AIM.
It is required that all of the data be written out exactly.
--- BEGIN PROVIDED ENTRIES ---
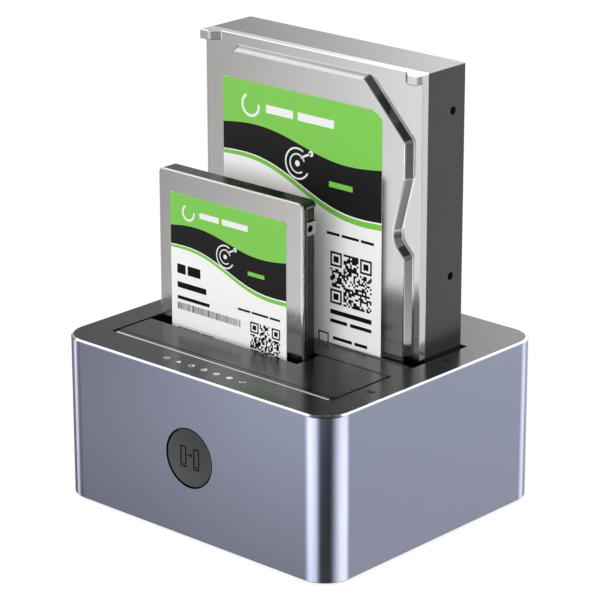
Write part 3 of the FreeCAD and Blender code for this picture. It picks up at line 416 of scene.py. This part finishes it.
SLOT_PAINTS = {
    "anodised_sleeve": anodised_finish(),
    "lid_plastic": lid_finish("lid_plastic", 0.12 * MM),
    "flap_plastic": flap_finish(),
    "bay_plastic": moulding_finish("bay_plastic"),
    "foot_rubber": rubber_finish(),
    "brass_posts": metal_finish("brass_posts", BRASS, 0.25),
    "fixings": metal_finish("fixings", ZINC, 0.3),
    "spring_steel": wire_finish(),
    "bright_steel": metal_finish("bright_steel", BRIGHT_STEEL, 0.2),
    "circuit_board": board_finish(),
    "socket_plastic": moulding_finish("socket_plastic"),
    "button_cap": button_finish(),
    "light_guides": frosted_finish(),
    "switch_plastic": coated_finish("switch_plastic", BLACK, BLACK_LIGHT),
    "drive_lid": pressed_steel_finish(),
    "drive_casting": large_casting_finish(),
    "small_casting": small_tray_finish(),
    "drive_label": paper_finish(),
}
BLACKENED_PAINT = metal_finish("blackened_steel", BLACKENED_STEEL, 0.35)
NODE_PAINTS = {     # these go before their slot's paint
    "front_flap_pin": BLACKENED_PAINT,
    "rear_flap_pin": BLACKENED_PAINT,
}
GREEN_INK = ink_finish("green_ink", GREEN, GREEN_LIGHT)
CHARCOAL_INK = ink_finish("charcoal_ink", CHARCOAL, CHARCOAL_LIGHT, 0.08)
BLACK_INK = ink_finish("black_ink", INK, INK_LIGHT, 0.03)
WHITE_INK = ink_finish("white_ink", MARK_WHITE, MARK_WHITE_LIGHT)
GOLD_PLATE = metal_finish("gold_plate", GOLD, 0.18)
CHIP_PLASTIC = moulding_finish("chip_plastic")


def dress_nodes():
    for part in frame["record"]["subparts"]:
        name = part["node"]
        paint = NODE_PAINTS.get(name, SLOT_PAINTS[part["material_slot"]])
        nodes[name].data.materials.clear()
        nodes[name].data.materials.append(paint.material)


# ---- thin plates on a surface ----
INK_LAYER = 0.02 * MM                       # thickness of one layer of print
LIFTED_LAYER = (0.005 * MM, 0.03 * MM)      # foot and top of the print on the button and the rocker


class Plates:
    """Collects thin closed plates on one surface and makes them one piece. Each place is (u, v)."""

    def __init__(self, place, low=0.0, high=INK_LAYER):
        self.place = place
        self.low = low
        self.high = high
        self.vertices = []
        self.faces = []

    def patch(self, outline):
        count = len(outline)
        start = len(self.vertices)
        self.vertices += [self.place(u, v, self.low) for u, v in outline]
        self.vertices += [self.place(u, v, self.high) for u, v in outline]
        self.faces.append([start + i for i in range(count)])
        self.faces.append([start + count + i for i in reversed(range(count))])
        for i in range(count):
            j = (i + 1) % count
            self.faces.append([start + i, start + count + i, start + count + j, start + j])

    def block(self, u0, v0, u1, v1):
        self.patch([(u0, v0), (u1, v0), (u1, v1), (u0, v1)])

    def band(self, line, width):
        """A ribbon along a line of points."""
        left, right = [], []
        for i, (u, v) in enumerate(line):
            before = line[max(i - 1, 0)]
            after = line[min(i + 1, len(line) - 1)]
            du, dv = after[0] - before[0], after[1] - before[1]
            scale = width / 2 / math.hypot(du, dv)
            left.append((u - dv * scale, v + du * scale))
            right.append((u + dv * scale, v - du * scale))
        self.patch(right + left[::-1])

    def ring(self, u, v, radius, width, start=0, turn=360):
        """An arc or a full ring, as ribbons of half a turn at most."""
        parts = math.ceil(turn / 180)
        for i in range(parts):
            first = start + turn * i / parts
            self.band(arc(u, v, radius, first, first + turn / parts), width)

    def outline(self, u0, v0, u1, v1, width):
        """A rectangle's four sides as ribbons."""
        half = width / 2
        self.block(u0, v0, u1, v0 + width)
        self.block(u0, v1 - width, u1, v1)
        self.band([(u0 + half, v0 + width), (u0 + half, v1 - width)], width)
        self.band([(u1 - half, v0 + width), (u1 - half, v1 - width)], width)

    def make(self, name, paint, body, slot):
        mesh = bpy.data.meshes.new(name)
        mesh.from_pydata(self.vertices, [], self.faces)
        form = bmesh.new()
        form.from_mesh(mesh)
        bmesh.ops.recalc_face_normals(form, faces=form.faces)
        form.to_mesh(mesh)
        form.free()
        mesh.materials.append(paint.material)
        piece = bpy.data.objects.new(name, mesh)
        bpy.context.scene.collection.objects.link(piece)
        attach(piece, body)


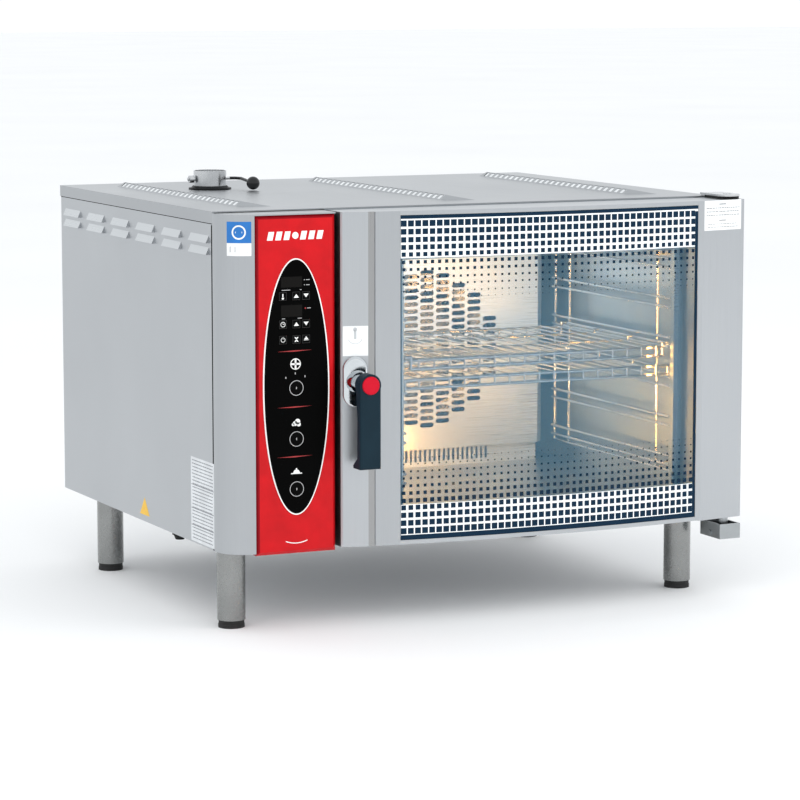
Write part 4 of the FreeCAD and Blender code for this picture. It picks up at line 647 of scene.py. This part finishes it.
--- END PROVIDED ENTRIES ---
RESPONSE TO THIS EXERCISE.
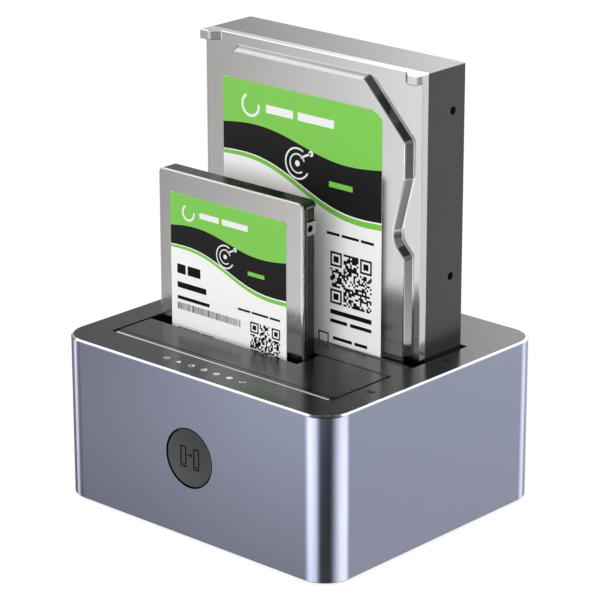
Write part 3 of the FreeCAD and Blender code for this picture. It picks up at line 416 of scene.py. This part finishes it.
SLOT_PAINTS = {
    "anodised_sleeve": anodised_finish(),
    "lid_plastic": lid_finish("lid_plastic", 0.12 * MM),
    "flap_plastic": flap_finish(),
    "bay_plastic": moulding_finish("bay_plastic"),
    "foot_rubber": rubber_finish(),
    "brass_posts": metal_finish("brass_posts", BRASS, 0.25),
    "fixings": metal_finish("fixings", ZINC, 0.3),
    "spring_steel": wire_finish(),
    "bright_steel": metal_finish("bright_steel", BRIGHT_STEEL, 0.2),
    "circuit_board": board_finish(),
    "socket_plastic": moulding_finish("socket_plastic"),
    "button_cap": button_finish(),
    "light_guides": frosted_finish(),
    "switch_plastic": coated_finish("switch_plastic", BLACK, BLACK_LIGHT),
    "drive_lid": pressed_steel_finish(),
    "drive_casting": large_casting_finish(),
    "small_casting": small_tray_finish(),
    "drive_label": paper_finish(),
}
BLACKENED_PAINT = metal_finish("blackened_steel", BLACKENED_STEEL, 0.35)
NODE_PAINTS = {     # these go before their slot's paint
    "front_flap_pin": BLACKENED_PAINT,
    "rear_flap_pin": BLACKENED_PAINT,
}
GREEN_INK = ink_finish("green_ink", GREEN, GREEN_LIGHT)
CHARCOAL_INK = ink_finish("charcoal_ink", CHARCOAL, CHARCOAL_LIGHT, 0.08)
BLACK_INK = ink_finish("black_ink", INK, INK_LIGHT, 0.03)
WHITE_INK = ink_finish("white_ink", MARK_WHITE, MARK_WHITE_LIGHT)
GOLD_PLATE = metal_finish("gold_plate", GOLD, 0.18)
CHIP_PLASTIC = moulding_finish("chip_plastic")


def dress_nodes():
    for part in frame["record"]["subparts"]:
        name = part["node"]
        paint = NODE_PAINTS.get(name, SLOT_PAINTS[part["material_slot"]])
        nodes[name].data.materials.clear()
        nodes[name].data.materials.append(paint.material)


# ---- thin plates on a surface ----
INK_LAYER = 0.02 * MM                       # thickness of one layer of print
LIFTED_LAYER = (0.005 * MM, 0.03 * MM)      # foot and top of the print on the button and the rocker


class Plates:
    """Collects thin closed plates on one surface and makes them one piece. Each place is (u, v)."""

    def __init__(self, place, low=0.0, high=INK_LAYER):
        self.place = place
        self.low = low
        self.high = high
        self.vertices = []
        self.faces = []

    def patch(self, outline):
        count = len(outline)
        start = len(self.vertices)
        self.vertices += [self.place(u, v, self.low) for u, v in outline]
        self.vertices += [self.place(u, v, self.high) for u, v in outline]
        self.faces.append([start + i for i in range(count)])
        self.faces.append([start + count + i for i in reversed(range(count))])
        for i in range(count):
            j = (i + 1) % count
            self.faces.append([start + i, start + count + i, start + count + j, start + j])

    def block(self, u0, v0, u1, v1):
        self.patch([(u0, v0), (u1, v0), (u1, v1), (u0, v1)])

    def band(self, line, width):
        """A ribbon along a line of points."""
        left, right = [], []
        for i, (u, v) in enumerate(line):
            before = line[max(i - 1, 0)]
            after = line[min(i + 1, len(line) - 1)]
            du, dv = after[0] - before[0], after[1] - before[1]
            scale = width / 2 / math.hypot(du, dv)
            left.append((u - dv * scale, v + du * scale))
            right.append((u + dv * scale, v - du * scale))
        self.patch(right + left[::-1])

    def ring(self, u, v, radius, width, start=0, turn=360):
        """An arc or a full ring, as ribbons of half a turn at most."""
        parts = math.ceil(turn / 180)
        for i in range(parts):
            first = start + turn * i / parts
            self.band(arc(u, v, radius, first, first + turn / parts), width)

    def outline(self, u0, v0, u1, v1, width):
        """A rectangle's four sides as ribbons."""
        half = width / 2
        self.block(u0, v0, u1, v0 + width)
        self.block(u0, v1 - width, u1, v1)
        self.band([(u0 + half, v0 + width), (u0 + half, v1 - width)], width)
        self.band([(u1 - half, v0 + width), (u1 - half, v1 - width)], width)

    def make(self, name, paint, body, slot):
        mesh = bpy.data.meshes.new(name)
        mesh.from_pydata(self.vertices, [], self.faces)
        form = bmesh.new()
        form.from_mesh(mesh)
        bmesh.ops.recalc_face_normals(form, faces=form.faces)
        form.to_mesh(mesh)
        form.free()
        mesh.materials.append(paint.material)
        piece = bpy.data.objects.new(name, mesh)
        bpy.context.scene.collection.objects.link(piece)
        attach(piece, body)


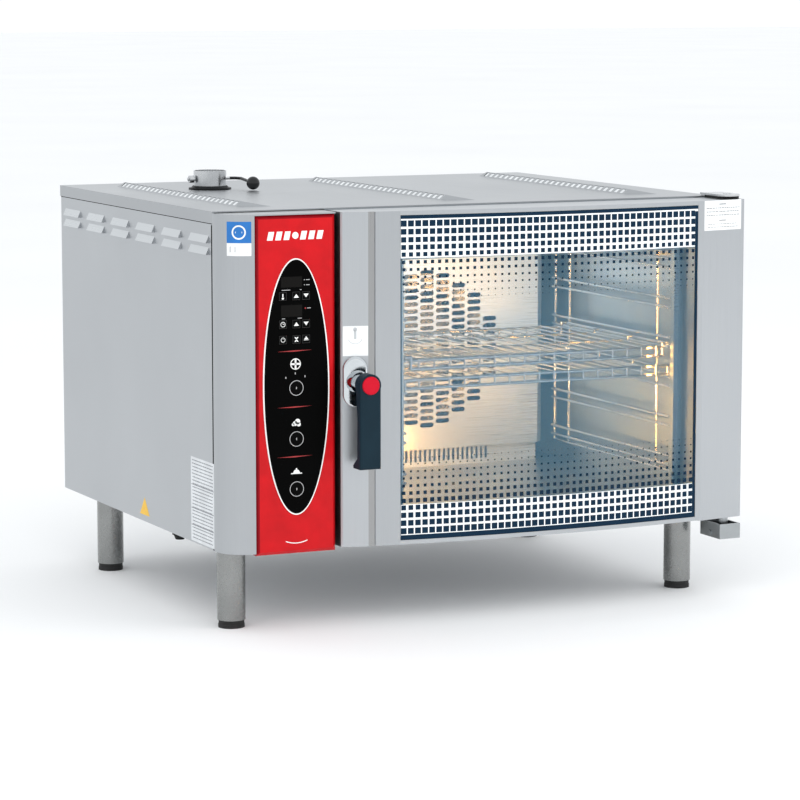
Write part 4 of the FreeCAD and Blender code for this picture. It picks up at line 647 of scene.py. This part finishes it.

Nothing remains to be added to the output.